There are growing calls for parametric insurance to be adopted more widely. A recent report from UK risk managers’ association Airmic, in conjunction with Swiss Re Corporate Solutions and broker Marsh, says parametric insurance can address some of the limitations on traditional insurance.

While it is already used in the travel, retail and agricultural sectors, it could also insure against cyber risk, the report says. It provides certainty of coverage and fast claims resolution for risks that may otherwise be complicated by exclusions and complex policy wording.

Swiss Re Head of Innovative Risk Solutions Christian Wertli suggests the model could also be applied to renewable energy insurance, responding to unexpected weather.

However, ignorance is hindering its adoption more broadly. Mr Wertli suggests risk managers do not understand how parametric products work and can be applied.

“They are very easy to understand, and we want to make sure we demystify what parametric products are in practice,” he says.

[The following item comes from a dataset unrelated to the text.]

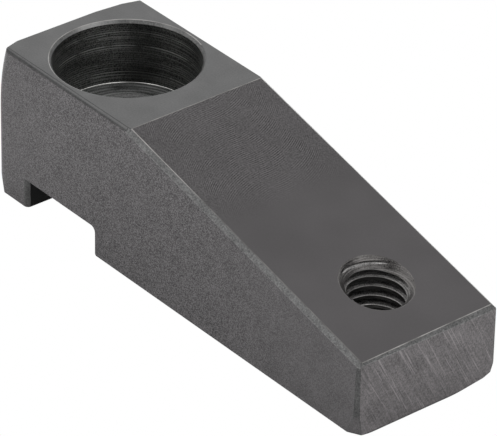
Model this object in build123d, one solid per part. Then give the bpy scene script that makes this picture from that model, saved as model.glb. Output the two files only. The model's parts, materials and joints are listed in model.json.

Buyers seeking parametric insurance also face challenges.

It brings particular data demands, and because the cover tends to be wider, it can be more expensive, the Airmic report says. Buyers must win board support before incorporating parametric insurance into their overall risk management strategies, it warns.

“Buyers should have a good understanding of the organisation’s business model and risk landscape, and may need to gather support from senior workplace colleagues.”

Parametric cover offers growth potential for the industry. A report from law firm Clyde & Co says new indices are regularly being researched and deployed. If there is a strong enough correlation between the index and the insured’s expected losses, it should be possible to define a parametric solution.

Clyde & Co says lines of business that were not commercially viable may open up with parametric solutions.

Accurate information and local know-how will be needed to set triggers and calculate pre-modelled loss. This will build trust among buyers and regulators in areas where insurance penetration is low, the law firm says.

So could parametric insurance techniques help to solve the issues festering in Australia’s catastrophe-prone areas, especially cyclone-exposed northern Australia? In an industry caught between the conflicting philosophies of premium affordability and official duck-shoving, it certainly seems worth trying.